- **Your goal**
The listing below should be written out exactly; please include all of it.

— START —

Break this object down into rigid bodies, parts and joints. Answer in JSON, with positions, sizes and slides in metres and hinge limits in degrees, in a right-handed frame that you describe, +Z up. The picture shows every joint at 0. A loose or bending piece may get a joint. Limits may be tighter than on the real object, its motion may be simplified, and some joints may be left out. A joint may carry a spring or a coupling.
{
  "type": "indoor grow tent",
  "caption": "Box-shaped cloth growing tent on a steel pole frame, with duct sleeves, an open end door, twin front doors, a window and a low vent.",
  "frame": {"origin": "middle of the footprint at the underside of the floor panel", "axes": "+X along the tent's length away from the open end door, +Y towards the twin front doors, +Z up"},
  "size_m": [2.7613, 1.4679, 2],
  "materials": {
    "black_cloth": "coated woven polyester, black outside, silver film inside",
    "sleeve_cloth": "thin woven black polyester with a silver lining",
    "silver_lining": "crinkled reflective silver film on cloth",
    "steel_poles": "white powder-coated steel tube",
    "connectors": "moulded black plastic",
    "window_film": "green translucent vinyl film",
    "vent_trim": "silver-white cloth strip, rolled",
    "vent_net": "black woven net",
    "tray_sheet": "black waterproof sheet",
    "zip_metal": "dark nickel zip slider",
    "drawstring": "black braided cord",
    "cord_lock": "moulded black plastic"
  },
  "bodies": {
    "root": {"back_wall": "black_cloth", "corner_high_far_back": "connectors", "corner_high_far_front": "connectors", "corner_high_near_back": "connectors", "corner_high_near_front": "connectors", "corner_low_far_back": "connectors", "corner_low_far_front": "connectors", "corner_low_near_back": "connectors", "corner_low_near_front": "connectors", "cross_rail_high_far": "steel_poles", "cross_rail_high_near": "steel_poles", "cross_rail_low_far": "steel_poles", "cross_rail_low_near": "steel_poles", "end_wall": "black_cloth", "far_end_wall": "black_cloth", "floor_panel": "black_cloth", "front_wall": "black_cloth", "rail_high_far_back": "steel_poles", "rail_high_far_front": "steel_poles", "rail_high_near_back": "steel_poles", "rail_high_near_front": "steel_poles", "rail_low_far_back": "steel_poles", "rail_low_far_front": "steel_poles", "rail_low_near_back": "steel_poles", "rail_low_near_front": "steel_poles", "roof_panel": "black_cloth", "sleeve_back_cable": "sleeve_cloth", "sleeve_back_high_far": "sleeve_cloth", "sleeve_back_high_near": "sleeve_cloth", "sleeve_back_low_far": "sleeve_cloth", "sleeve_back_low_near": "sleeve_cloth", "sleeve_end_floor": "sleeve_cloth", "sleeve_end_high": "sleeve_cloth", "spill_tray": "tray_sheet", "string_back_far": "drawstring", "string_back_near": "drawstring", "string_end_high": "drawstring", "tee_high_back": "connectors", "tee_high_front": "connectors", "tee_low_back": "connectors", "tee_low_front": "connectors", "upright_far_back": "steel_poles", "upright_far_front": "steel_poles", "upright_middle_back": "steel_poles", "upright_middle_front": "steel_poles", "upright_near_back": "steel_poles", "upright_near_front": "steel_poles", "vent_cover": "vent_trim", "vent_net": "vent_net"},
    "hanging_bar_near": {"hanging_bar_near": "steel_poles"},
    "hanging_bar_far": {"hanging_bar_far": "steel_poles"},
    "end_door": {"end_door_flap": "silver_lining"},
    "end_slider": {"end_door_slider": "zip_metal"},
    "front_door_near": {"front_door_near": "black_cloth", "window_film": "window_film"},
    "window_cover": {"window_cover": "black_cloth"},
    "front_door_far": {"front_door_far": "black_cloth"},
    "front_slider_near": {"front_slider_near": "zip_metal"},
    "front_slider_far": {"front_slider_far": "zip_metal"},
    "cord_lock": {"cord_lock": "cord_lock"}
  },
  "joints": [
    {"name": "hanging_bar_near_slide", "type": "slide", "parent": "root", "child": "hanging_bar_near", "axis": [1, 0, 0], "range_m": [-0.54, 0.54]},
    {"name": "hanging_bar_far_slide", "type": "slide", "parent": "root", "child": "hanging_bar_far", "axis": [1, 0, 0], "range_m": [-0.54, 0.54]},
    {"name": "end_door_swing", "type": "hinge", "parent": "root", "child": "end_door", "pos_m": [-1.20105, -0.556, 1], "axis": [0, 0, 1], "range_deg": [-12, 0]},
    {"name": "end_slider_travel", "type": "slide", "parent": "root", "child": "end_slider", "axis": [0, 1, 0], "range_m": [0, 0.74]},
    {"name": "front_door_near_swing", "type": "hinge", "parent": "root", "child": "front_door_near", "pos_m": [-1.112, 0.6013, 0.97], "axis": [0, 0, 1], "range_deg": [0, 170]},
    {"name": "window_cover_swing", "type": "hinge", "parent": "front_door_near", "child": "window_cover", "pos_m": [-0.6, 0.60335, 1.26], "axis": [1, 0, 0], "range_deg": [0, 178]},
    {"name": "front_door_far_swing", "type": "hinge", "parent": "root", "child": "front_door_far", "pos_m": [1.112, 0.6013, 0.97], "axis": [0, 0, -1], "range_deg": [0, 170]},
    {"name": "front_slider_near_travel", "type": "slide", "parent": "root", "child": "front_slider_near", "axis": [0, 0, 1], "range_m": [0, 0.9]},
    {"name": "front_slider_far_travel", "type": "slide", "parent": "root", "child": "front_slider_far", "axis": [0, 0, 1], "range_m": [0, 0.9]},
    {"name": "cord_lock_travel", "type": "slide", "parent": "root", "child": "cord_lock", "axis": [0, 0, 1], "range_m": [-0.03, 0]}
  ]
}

— END —

- **Output below**
Break this object down into rigid bodies, parts and joints. Answer in JSON, with positions, sizes and slides in metres and hinge limits in degrees, in a right-handed frame that you describe, +Z up. The picture shows every joint at 0. A loose or bending piece may get a joint. Limits may be tighter than on the real object, its motion may be simplified, and some joints may be left out. A joint may carry a spring or a coupling.
{
  "type": "indoor grow tent",
  "caption": "Box-shaped cloth growing tent on a steel pole frame, with duct sleeves, an open end door, twin front doors, a window and a low vent.",
  "frame": {"origin": "middle of the footprint at the underside of the floor panel", "axes": "+X along the tent's length away from the open end door, +Y towards the twin front doors, +Z up"},
  "size_m": [2.7613, 1.4679, 2],
  "materials": {
    "black_cloth": "coated woven polyester, black outside, silver film inside",
    "sleeve_cloth": "thin woven black polyester with a silver lining",
    "silver_lining": "crinkled reflective silver film on cloth",
    "steel_poles": "white powder-coated steel tube",
    "connectors": "moulded black plastic",
    "window_film": "green translucent vinyl film",
    "vent_trim": "silver-white cloth strip, rolled",
    "vent_net": "black woven net",
    "tray_sheet": "black waterproof sheet",
    "zip_metal": "dark nickel zip slider",
    "drawstring": "black braided cord",
    "cord_lock": "moulded black plastic"
  },
  "bodies": {
    "root": {"back_wall": "black_cloth", "corner_high_far_back": "connectors", "corner_high_far_front": "connectors", "corner_high_near_back": "connectors", "corner_high_near_front": "connectors", "corner_low_far_back": "connectors", "corner_low_far_front": "connectors", "corner_low_near_back": "connectors", "corner_low_near_front": "connectors", "cross_rail_high_far": "steel_poles", "cross_rail_high_near": "steel_poles", "cross_rail_low_far": "steel_poles", "cross_rail_low_near": "steel_poles", "end_wall": "black_cloth", "far_end_wall": "black_cloth", "floor_panel": "black_cloth", "front_wall": "black_cloth", "rail_high_far_back": "steel_poles", "rail_high_far_front": "steel_poles", "rail_high_near_back": "steel_poles", "rail_high_near_front": "steel_poles", "rail_low_far_back": "steel_poles", "rail_low_far_front": "steel_poles", "rail_low_near_back": "steel_poles", "rail_low_near_front": "steel_poles", "roof_panel": "black_cloth", "sleeve_back_cable": "sleeve_cloth", "sleeve_back_high_far": "sleeve_cloth", "sleeve_back_high_near": "sleeve_cloth", "sleeve_back_low_far": "sleeve_cloth", "sleeve_back_low_near": "sleeve_cloth", "sleeve_end_floor": "sleeve_cloth", "sleeve_end_high": "sleeve_cloth", "spill_tray": "tray_sheet", "string_back_far": "drawstring", "string_back_near": "drawstring", "string_end_high": "drawstring", "tee_high_back": "connectors", "tee_high_front": "connectors", "tee_low_back": "connectors", "tee_low_front": "connectors", "upright_far_back": "steel_poles", "upright_far_front": "steel_poles", "upright_middle_back": "steel_poles", "upright_middle_front": "steel_poles", "upright_near_back": "steel_poles", "upright_near_front": "steel_poles", "vent_cover": "vent_trim", "vent_net": "vent_net"},
    "hanging_bar_near": {"hanging_bar_near": "steel_poles"},
    "hanging_bar_far": {"hanging_bar_far": "steel_poles"},
    "end_door": {"end_door_flap": "silver_lining"},
    "end_slider": {"end_door_slider": "zip_metal"},
    "front_door_near": {"front_door_near": "black_cloth", "window_film": "window_film"},
    "window_cover": {"window_cover": "black_cloth"},
    "front_door_far": {"front_door_far": "black_cloth"},
    "front_slider_near": {"front_slider_near": "zip_metal"},
    "front_slider_far": {"front_slider_far": "zip_metal"},
    "cord_lock": {"cord_lock": "cord_lock"}
  },
  "joints": [
    {"name": "hanging_bar_near_slide", "type": "slide", "parent": "root", "child": "hanging_bar_near", "axis": [1, 0, 0], "range_m": [-0.54, 0.54]},
    {"name": "hanging_bar_far_slide", "type": "slide", "parent": "root", "child": "hanging_bar_far", "axis": [1, 0, 0], "range_m": [-0.54, 0.54]},
    {"name": "end_door_swing", "type": "hinge", "parent": "root", "child": "end_door", "pos_m": [-1.20105, -0.556, 1], "axis": [0, 0, 1], "range_deg": [-12, 0]},
    {"name": "end_slider_travel", "type": "slide", "parent": "root", "child": "end_slider", "axis": [0, 1, 0], "range_m": [0, 0.74]},
    {"name": "front_door_near_swing", "type": "hinge", "parent": "root", "child": "front_door_near", "pos_m": [-1.112, 0.6013, 0.97], "axis": [0, 0, 1], "range_deg": [0, 170]},
    {"name": "window_cover_swing", "type": "hinge", "parent": "front_door_near", "child": "window_cover", "pos_m": [-0.6, 0.60335, 1.26], "axis": [1, 0, 0], "range_deg": [0, 178]},
    {"name": "front_door_far_swing", "type": "hinge", "parent": "root", "child": "front_door_far", "pos_m": [1.112, 0.6013, 0.97], "axis": [0, 0, -1], "range_deg": [0, 170]},
    {"name": "front_slider_near_travel", "type": "slide", "parent": "root", "child": "front_slider_near", "axis": [0, 0, 1], "range_m": [0, 0.9]},
    {"name": "front_slider_far_travel", "type": "slide", "parent": "root", "child": "front_slider_far", "axis": [0, 0, 1], "range_m": [0, 0.9]},
    {"name": "cord_lock_travel", "type": "slide", "parent": "root", "child": "cord_lock", "axis": [0, 0, 1], "range_m": [-0.03, 0]}
  ]
}